#### Your objective:
Reproduce the top of the data verbatim, through and including the line that contains "the floor, lights".

** start of Supplied data **

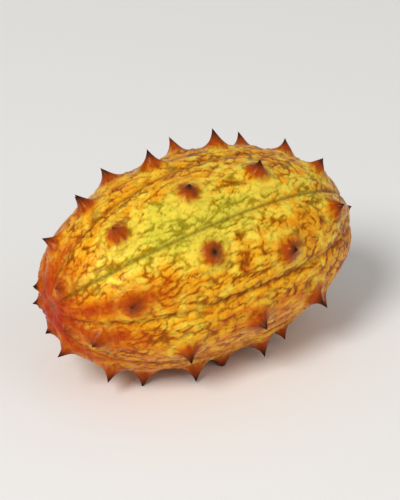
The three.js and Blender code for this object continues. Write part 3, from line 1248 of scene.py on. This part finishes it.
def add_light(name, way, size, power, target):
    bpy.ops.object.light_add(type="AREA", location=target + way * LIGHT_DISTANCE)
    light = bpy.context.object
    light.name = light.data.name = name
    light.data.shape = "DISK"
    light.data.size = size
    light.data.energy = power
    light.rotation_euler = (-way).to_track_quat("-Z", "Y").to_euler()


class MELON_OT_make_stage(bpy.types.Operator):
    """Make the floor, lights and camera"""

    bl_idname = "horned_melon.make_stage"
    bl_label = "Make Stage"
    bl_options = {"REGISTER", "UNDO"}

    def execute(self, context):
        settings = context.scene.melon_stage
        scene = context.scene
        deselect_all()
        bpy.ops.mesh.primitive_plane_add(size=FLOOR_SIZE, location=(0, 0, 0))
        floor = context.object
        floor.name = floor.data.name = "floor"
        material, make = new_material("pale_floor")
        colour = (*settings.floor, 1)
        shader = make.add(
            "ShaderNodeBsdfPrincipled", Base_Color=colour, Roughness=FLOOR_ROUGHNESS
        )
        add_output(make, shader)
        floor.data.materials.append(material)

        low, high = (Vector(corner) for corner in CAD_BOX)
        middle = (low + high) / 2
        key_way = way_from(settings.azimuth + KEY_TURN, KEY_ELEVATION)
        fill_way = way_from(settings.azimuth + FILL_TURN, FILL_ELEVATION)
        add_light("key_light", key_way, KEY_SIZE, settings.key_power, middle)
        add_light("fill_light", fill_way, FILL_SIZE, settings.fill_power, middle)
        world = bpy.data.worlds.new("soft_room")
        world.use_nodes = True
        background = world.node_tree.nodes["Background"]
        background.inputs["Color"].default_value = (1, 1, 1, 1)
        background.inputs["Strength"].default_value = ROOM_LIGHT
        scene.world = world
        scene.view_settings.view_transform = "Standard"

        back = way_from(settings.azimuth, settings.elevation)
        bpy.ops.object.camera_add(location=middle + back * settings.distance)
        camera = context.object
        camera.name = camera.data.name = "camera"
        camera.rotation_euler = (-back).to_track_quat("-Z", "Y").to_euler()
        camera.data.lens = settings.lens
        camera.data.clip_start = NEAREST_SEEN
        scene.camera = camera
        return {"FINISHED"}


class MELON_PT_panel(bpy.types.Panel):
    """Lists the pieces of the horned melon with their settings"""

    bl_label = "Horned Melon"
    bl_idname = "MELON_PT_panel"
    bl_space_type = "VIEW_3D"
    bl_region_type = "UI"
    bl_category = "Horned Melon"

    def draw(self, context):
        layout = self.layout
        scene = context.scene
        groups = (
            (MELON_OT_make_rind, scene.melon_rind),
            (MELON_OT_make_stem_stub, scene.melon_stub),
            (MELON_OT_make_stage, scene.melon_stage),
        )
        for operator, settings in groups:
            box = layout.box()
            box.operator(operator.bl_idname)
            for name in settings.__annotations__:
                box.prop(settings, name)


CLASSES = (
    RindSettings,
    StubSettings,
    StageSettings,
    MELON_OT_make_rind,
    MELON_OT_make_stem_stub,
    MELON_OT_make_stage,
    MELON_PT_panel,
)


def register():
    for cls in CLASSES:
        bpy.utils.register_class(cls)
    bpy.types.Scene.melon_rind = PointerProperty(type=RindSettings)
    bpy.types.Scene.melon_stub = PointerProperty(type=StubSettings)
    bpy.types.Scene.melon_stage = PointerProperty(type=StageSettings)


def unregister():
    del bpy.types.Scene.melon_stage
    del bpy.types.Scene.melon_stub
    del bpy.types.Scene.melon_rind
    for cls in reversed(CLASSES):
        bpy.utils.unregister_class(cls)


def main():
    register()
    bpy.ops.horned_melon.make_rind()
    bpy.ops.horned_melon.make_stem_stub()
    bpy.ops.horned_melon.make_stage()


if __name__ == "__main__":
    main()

** end of Supplied data **

#### Output of the task:
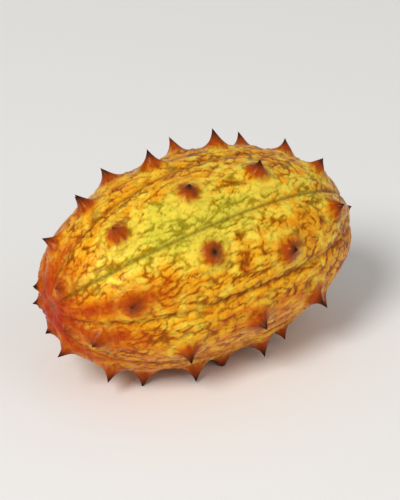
The three.js and Blender code for this object continues. Write part 3, from line 1248 of scene.py on. This part finishes it.
def add_light(name, way, size, power, target):
    bpy.ops.object.light_add(type="AREA", location=target + way * LIGHT_DISTANCE)
    light = bpy.context.object
    light.name = light.data.name = name
    light.data.shape = "DISK"
    light.data.size = size
    light.data.energy = power
    light.rotation_euler = (-way).to_track_quat("-Z", "Y").to_euler()


class MELON_OT_make_stage(bpy.types.Operator):
    """Make the floor, lights and camera"""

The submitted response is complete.